Object modeling scripts

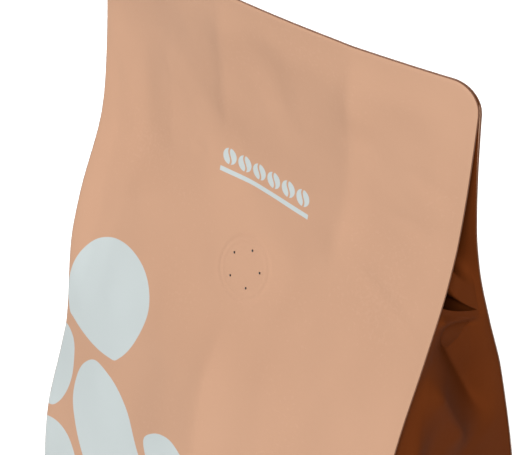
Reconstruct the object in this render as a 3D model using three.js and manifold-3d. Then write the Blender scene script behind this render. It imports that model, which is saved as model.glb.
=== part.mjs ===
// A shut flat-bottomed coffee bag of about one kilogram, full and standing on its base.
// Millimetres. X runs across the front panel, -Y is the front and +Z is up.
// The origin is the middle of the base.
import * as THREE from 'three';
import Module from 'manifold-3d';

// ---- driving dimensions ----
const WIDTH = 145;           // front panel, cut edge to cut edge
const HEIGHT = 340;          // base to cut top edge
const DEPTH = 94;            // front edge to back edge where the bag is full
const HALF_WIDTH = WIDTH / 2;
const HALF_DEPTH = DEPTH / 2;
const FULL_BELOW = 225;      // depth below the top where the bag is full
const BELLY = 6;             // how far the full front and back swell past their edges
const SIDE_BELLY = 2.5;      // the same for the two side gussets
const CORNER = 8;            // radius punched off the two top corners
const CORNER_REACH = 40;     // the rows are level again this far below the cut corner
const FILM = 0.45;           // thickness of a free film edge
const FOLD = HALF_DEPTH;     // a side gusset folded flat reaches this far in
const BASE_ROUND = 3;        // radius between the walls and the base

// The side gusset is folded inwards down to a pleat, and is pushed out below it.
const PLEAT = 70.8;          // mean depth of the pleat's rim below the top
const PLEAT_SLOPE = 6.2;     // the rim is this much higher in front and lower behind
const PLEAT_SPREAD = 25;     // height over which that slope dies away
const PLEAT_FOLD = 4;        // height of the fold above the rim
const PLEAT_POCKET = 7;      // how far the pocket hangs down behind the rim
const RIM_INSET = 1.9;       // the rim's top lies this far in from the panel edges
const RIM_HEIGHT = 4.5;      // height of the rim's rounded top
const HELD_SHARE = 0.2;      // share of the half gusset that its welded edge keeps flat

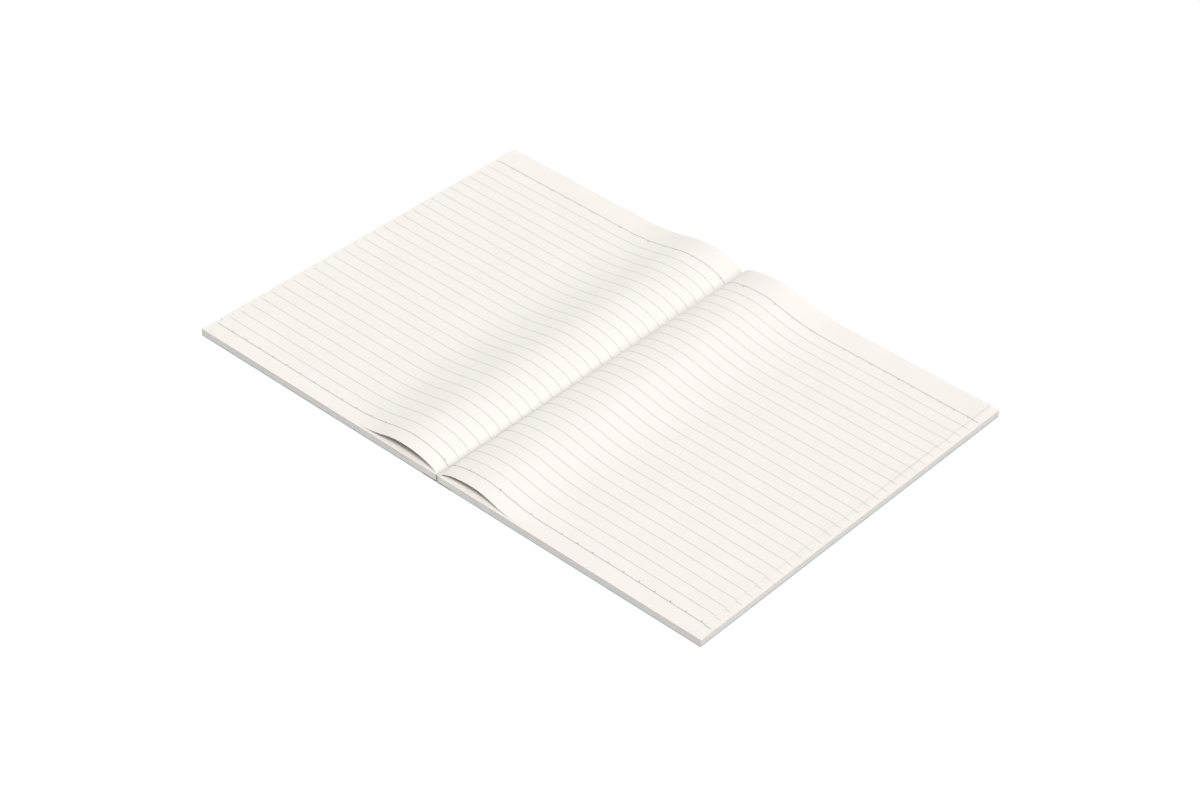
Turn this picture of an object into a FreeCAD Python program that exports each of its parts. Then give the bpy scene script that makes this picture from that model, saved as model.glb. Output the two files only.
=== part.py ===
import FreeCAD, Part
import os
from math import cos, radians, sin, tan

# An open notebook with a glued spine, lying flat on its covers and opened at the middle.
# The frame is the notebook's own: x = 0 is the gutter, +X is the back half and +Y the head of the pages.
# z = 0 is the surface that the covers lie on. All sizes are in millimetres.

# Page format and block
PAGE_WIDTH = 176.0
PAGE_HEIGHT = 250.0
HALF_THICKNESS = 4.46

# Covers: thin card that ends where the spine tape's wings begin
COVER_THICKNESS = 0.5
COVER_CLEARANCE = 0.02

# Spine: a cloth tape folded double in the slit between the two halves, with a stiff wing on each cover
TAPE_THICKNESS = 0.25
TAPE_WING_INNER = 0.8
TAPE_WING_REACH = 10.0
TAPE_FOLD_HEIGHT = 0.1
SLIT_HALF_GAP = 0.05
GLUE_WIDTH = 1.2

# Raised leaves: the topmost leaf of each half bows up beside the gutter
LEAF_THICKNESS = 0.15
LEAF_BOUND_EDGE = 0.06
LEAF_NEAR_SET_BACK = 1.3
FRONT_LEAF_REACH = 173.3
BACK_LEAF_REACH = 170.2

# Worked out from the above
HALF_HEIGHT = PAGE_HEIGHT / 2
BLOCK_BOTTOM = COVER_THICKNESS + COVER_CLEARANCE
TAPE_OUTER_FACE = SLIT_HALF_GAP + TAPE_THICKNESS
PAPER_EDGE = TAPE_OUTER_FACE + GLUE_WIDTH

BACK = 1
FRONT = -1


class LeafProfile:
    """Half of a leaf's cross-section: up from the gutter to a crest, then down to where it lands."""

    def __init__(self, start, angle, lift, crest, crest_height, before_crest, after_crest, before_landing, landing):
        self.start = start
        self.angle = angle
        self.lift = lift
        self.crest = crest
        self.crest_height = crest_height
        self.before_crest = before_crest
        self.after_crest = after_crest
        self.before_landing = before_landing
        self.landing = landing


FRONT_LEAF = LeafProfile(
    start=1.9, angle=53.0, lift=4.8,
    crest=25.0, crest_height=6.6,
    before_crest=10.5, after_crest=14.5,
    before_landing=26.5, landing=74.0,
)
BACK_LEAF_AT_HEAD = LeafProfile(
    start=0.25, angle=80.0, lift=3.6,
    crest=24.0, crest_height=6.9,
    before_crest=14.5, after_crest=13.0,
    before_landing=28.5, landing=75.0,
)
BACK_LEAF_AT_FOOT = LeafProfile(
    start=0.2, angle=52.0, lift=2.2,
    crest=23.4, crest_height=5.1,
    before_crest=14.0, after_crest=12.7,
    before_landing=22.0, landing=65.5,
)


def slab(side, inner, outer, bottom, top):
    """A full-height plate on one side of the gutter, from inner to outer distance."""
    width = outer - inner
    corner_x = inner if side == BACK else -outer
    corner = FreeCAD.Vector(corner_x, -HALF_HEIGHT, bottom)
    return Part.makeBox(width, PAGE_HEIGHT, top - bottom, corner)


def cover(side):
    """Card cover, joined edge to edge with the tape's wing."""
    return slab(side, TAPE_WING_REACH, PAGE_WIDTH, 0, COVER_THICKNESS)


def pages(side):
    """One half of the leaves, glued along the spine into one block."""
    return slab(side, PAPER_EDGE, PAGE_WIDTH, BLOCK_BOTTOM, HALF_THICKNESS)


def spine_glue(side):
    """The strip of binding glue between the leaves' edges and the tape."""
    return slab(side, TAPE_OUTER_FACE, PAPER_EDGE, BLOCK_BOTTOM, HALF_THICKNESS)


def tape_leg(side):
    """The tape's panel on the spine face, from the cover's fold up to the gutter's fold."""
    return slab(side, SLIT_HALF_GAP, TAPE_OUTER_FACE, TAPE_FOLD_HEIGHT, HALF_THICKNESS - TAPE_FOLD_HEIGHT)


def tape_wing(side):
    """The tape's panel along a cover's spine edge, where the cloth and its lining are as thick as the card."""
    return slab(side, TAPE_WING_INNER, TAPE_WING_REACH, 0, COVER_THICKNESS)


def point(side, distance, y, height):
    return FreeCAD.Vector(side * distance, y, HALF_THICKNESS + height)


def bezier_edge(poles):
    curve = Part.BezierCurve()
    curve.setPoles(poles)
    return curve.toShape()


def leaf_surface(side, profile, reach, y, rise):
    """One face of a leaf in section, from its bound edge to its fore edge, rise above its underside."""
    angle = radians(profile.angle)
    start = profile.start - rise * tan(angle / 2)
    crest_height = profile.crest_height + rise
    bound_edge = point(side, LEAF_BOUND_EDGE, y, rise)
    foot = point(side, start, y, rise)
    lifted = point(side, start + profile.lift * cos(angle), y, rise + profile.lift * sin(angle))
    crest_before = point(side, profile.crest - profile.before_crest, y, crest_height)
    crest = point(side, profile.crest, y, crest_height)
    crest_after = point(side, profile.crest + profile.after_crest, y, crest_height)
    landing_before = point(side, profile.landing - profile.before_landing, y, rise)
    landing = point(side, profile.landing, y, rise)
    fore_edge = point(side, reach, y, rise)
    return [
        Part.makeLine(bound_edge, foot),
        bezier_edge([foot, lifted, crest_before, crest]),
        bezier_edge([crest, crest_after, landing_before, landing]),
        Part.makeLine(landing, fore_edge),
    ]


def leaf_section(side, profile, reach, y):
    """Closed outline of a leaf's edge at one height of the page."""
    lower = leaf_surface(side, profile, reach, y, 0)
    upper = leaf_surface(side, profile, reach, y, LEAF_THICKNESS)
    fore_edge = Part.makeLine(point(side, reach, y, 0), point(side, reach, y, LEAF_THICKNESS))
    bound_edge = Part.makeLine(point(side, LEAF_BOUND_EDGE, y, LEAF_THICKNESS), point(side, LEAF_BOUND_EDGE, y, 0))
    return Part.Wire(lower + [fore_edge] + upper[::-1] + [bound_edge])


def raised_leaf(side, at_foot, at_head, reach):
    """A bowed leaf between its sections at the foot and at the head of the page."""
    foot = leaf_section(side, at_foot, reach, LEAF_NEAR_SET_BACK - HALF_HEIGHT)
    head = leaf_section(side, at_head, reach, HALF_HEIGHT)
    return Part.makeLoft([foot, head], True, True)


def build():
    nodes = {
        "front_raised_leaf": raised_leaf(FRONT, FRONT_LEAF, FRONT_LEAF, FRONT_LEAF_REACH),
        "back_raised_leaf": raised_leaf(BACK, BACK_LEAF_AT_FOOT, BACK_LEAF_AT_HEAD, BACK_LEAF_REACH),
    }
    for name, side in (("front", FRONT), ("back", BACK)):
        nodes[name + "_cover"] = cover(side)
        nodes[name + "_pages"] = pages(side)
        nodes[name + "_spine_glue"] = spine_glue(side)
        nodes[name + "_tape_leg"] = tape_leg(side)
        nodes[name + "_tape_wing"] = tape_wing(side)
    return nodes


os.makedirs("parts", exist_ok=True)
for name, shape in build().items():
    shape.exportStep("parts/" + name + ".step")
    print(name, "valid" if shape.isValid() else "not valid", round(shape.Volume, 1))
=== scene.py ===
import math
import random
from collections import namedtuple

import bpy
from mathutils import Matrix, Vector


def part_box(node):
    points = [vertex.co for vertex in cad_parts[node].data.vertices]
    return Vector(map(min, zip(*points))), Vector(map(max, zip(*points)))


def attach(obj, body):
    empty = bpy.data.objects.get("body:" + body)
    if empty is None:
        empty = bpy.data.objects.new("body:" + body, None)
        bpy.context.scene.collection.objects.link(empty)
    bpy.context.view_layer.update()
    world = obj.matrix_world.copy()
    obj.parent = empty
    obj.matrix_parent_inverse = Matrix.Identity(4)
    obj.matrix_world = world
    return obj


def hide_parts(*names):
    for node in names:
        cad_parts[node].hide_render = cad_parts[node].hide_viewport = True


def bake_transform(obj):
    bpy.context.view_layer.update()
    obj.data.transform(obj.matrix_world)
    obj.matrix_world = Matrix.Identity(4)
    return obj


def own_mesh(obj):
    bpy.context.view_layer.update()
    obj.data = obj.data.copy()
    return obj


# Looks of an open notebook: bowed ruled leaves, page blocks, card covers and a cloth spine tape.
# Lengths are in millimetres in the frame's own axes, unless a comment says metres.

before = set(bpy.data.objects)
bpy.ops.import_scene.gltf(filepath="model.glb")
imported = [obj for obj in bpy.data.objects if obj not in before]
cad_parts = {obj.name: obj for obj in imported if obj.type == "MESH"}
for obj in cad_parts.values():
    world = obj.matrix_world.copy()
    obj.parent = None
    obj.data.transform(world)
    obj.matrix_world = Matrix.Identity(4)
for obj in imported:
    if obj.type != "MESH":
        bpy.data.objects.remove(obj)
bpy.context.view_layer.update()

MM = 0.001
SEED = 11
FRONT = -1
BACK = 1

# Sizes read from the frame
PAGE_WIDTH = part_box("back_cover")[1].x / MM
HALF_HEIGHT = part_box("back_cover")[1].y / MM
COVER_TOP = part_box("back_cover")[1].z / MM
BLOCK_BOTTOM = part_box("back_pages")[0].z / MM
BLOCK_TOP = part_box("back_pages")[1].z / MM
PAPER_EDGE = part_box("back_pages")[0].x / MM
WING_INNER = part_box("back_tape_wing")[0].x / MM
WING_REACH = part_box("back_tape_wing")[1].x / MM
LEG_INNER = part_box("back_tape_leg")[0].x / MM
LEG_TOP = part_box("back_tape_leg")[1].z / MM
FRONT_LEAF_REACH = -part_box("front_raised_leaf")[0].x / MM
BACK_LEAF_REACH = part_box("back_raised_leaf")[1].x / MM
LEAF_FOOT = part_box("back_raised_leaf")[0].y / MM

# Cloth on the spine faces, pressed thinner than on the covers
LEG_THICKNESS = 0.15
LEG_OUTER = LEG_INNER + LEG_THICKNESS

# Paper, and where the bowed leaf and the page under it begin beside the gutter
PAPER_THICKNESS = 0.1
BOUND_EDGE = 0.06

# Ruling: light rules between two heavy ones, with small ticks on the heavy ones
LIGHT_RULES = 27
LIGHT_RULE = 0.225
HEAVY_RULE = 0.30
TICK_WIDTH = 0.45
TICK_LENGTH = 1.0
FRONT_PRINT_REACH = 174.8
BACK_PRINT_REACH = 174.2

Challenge
Quote word for word the lines from the line holding "return nodes" through the line holding "obj.matrix_world = world"; include both of those lines and add nothing.

Correct answer
    return nodes


os.makedirs("parts", exist_ok=True)
for name, shape in build().items():
    shape.exportStep("parts/" + name + ".step")
    print(name, "valid" if shape.isValid() else "not valid", round(shape.Volume, 1))
=== scene.py ===
import math
import random
from collections import namedtuple

import bpy
from mathutils import Matrix, Vector


def part_box(node):
    points = [vertex.co for vertex in cad_parts[node].data.vertices]
    return Vector(map(min, zip(*points))), Vector(map(max, zip(*points)))


def attach(obj, body):
    empty = bpy.data.objects.get("body:" + body)
    if empty is None:
        empty = bpy.data.objects.new("body:" + body, None)
        bpy.context.scene.collection.objects.link(empty)
    bpy.context.view_layer.update()
    world = obj.matrix_world.copy()
    obj.parent = empty
    obj.matrix_parent_inverse = Matrix.Identity(4)
    obj.matrix_world = world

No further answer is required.